A West Monroe landlord and the Apartment Association of Louisiana Inc. recently sued the federal government, claiming its moratorium on evictions unfairly saddled landlords with an indefinite loss of income.
Chambless Enterprises LLC, owned by Joshua Chambless of West Monroe, and the Apartment Association of Louisiana Inc. filed their petition against the U.S. Centers for Disease Control and Prevention (CDC) and other federal officials on Nov. 12 in the U.S. District Court for the Western District of Louisiana.
The plaintiffs’ petition concerned the CDC’s Sept. 4 order that imposed a nationwide ban on evictions of certain tenants until at least Dec. 31, unless extended. The CDC’s order was based on President Trump’s Aug. 8 executive order to fight the spread of COVID-19. Trump’s executive order, the plaintiffs claimed, did not authorize the extension of an eviction ban. The Congress was responsible for passing laws, not the executive branch, the plaintiffs argued.
“The CDC’s eviction moratorium represents a sweeping assumption of power by an administrative agency that it simply does not possess,” stated the Nov. 12 lawsuit.
“The moratorium alters the contractual relationships of perhaps millions of people across the country. It suspends legal proceedings in every state. It forces one segment of the population—landlords—to bear a disproportionate share of the costs of the pandemic because they provide the rental housing that so many Americans need.”
Chambless’ company owns and manages 725 rental units, including 14 apartment complexes and several single-family homes in Monroe, West Monroe, Lakeshore and Calhoun.
According to the lawsuit, one of Chambless’ tenants had not paid rent since July 22 and owed $3,925.
“If Tenant A fails to pay rent through December 31, 2020, the outstanding balance on this account will be $4,620,” stated the lawsuit.
Another tenant covered by the CDC order had not paid rent since Aug. 25 and owed $3,090..
“If Tenant B fails to pay anything between now and December 31, 2020, the outstanding balance on this account will be $3,800,” stated the lawsuit. “Because of the CDC Order, Chambless Enterprises is unable to reclaim its properties or rent these units to other tenants who are just as deserving of housing as the current, non-paying, tenants.”

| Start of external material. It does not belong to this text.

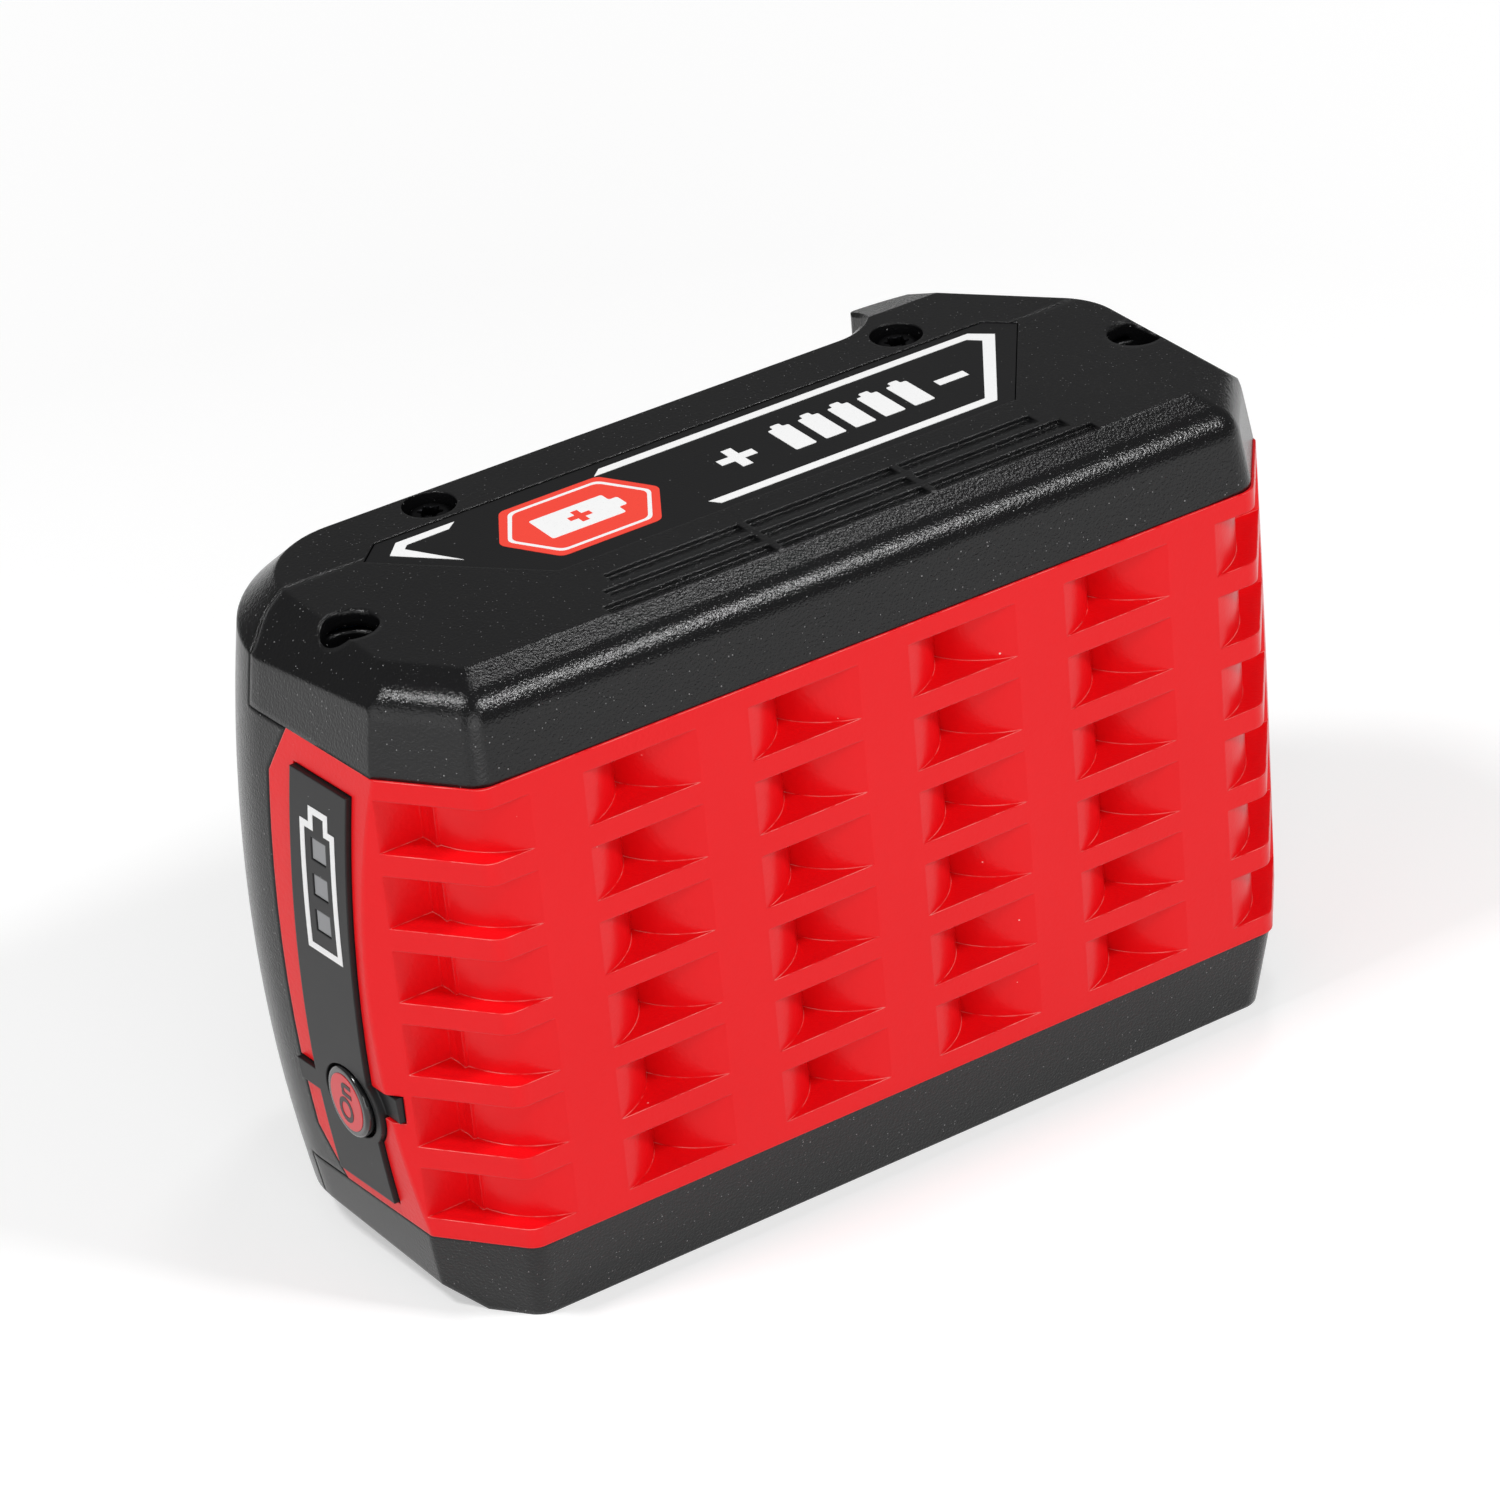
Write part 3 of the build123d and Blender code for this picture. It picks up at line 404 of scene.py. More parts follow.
@dataclass(frozen=True)
class WorkedMetal(Finish):
    """A bare metal, rolled, drawn or oxidised: fine lines along its working way, and clouds."""

    stain: str
    roughness: float
    way: Metal = Metal.NONE
    line: float = 0.08
    depth: float = 0.004
    cloud: float = 3.0

    def surface(self, tree: Tree, place: Socket) -> Surface:
        """Adds the lines and the clouds.

        Args:
            tree: the material's tree.
            place: the object coordinates.

        Returns:
            The layers, the relief and the shader's other inputs.
        """
        drawn = add_node(tree, "ShaderNodeMapping", {"Vector": place, "Scale": self.way.value})
        lines = add_node(tree, "ShaderNodeTexNoise", {
            "Vector": drawn, "Scale": 1 / (STRETCH * self.line * MM), "Detail": 3.0, "Roughness": 0.6,
        })
        scale = 1 / (self.cloud * MM)
        clouds = add_node(tree, "ShaderNodeTexNoise", {"Vector": place, "Scale": scale, "Detail": 4.0})
        rough = add_node(tree, "ShaderNodeMapRange", {
            "Value": clouds, "To Min": self.roughness - 0.08, "To Max": self.roughness + 0.12,
        })
        relief = {"Strength": 0.6, "Distance": self.depth * MM, "Height": lines}
        return [(clouds, self.stain)], relief, {"Roughness": rough, "Metallic": 1.0}


@dataclass(frozen=True)
class SleevedCell(Finish):
    """A nickel-plated steel can in a shrunk PVC sleeve, which leaves the two ends bare."""

    shade: str
    can: str
    low: float = 3.8
    high: float = 68.8
    wrinkle: float = 6.0
    relief: float = 0.1

    def surface(self, tree: Tree, place: Socket) -> Surface:
        """Adds the wrinkled sleeve and the bare ends.

        Args:
            tree: the material's tree.
            place: the object coordinates.

        Returns:
            The layers, the relief and the shader's other inputs.
        """
        height = add_node(tree, "ShaderNodeSeparateXYZ", {0: place}).outputs[2]
        ends = [
            add_node(tree, "ShaderNodeMath", {0: height, 1: limit * MM}, operation=operation)
            for limit, operation in ((self.high, "GREATER_THAN"), (self.low, "LESS_THAN"))
        ]
        bare = add_node(tree, "ShaderNodeMath", dict(enumerate(ends)), operation="ADD")
        scale = 1 / (self.wrinkle * MM)
        wrinkle = add_node(tree, "ShaderNodeTexNoise", {"Vector": place, "Scale": scale, "Detail": 2.0})
        relief = {"Strength": 0.4, "Distance": self.relief * MM, "Height": wrinkle}
        return [(wrinkle, self.shade), (bare, self.can)], relief, {"Metallic": bare, "Roughness": 0.3}


@dataclass(frozen=True)
class CircuitLaminate(Finish):
    """Woven glass laminate under green solder mask, with the copper tracks as low ridges in it."""

    track: str
    pitch: float = 2.4
    copper: float = 0.035
    fold: float = 0.16

    def surface(self, tree: Tree, place: Socket) -> Surface:
        """Adds the tracks.

        Args:
            tree: the material's tree.
            place: the object coordinates.

        Returns:
            The layers, the relief and the shader's other inputs.
        """
        cells = add_node(
            tree, "ShaderNodeTexVoronoi", {"Vector": place, "Scale": 1 / (self.pitch * MM)},
            feature="F2", distance="CHEBYCHEV",
        )
        bands = add_node(tree, "ShaderNodeMath", {0: cells, 1: self.fold}, operation="PINGPONG")
        half = {0: bands, 1: self.fold / 2}
        track = add_node(tree, "ShaderNodeMath", half, operation="GREATER_THAN")
        relief = {"Strength": 0.6, "Distance": self.copper * MM, "Height": track}
        return [(track, self.track)], relief, {"Roughness": 0.28, "Coat Weight": 0.3}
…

The CDC eviction ban order imposed “stiff criminal penalties” on landlords who tried to remove a tenant from their property, including a fine of up to $100,000 or a year in jail or both. The plaintiffs argued the CDC’s eviction ban order did not provide any option for landlords to challenge their tenants’ claims they had used “best efforts” to obtain government assistance or could not pay rent because of a loss of household income.
“The Order does not indicate whether a landlord is permitted to challenge any of the claims in a Renter’s Declaration or in what venue that might be done,” stated the lawsuit.
The Apartment Association of Louisiana Inc. is a trade association that represents the interests of 376 member companies, which own and manage 118,000 rental units across Louisiana.
Other defendants include CDC head Robert Redfield, U.S. Department of Health and Human Services Secretary Alex Azar, and Attorney General William Barr.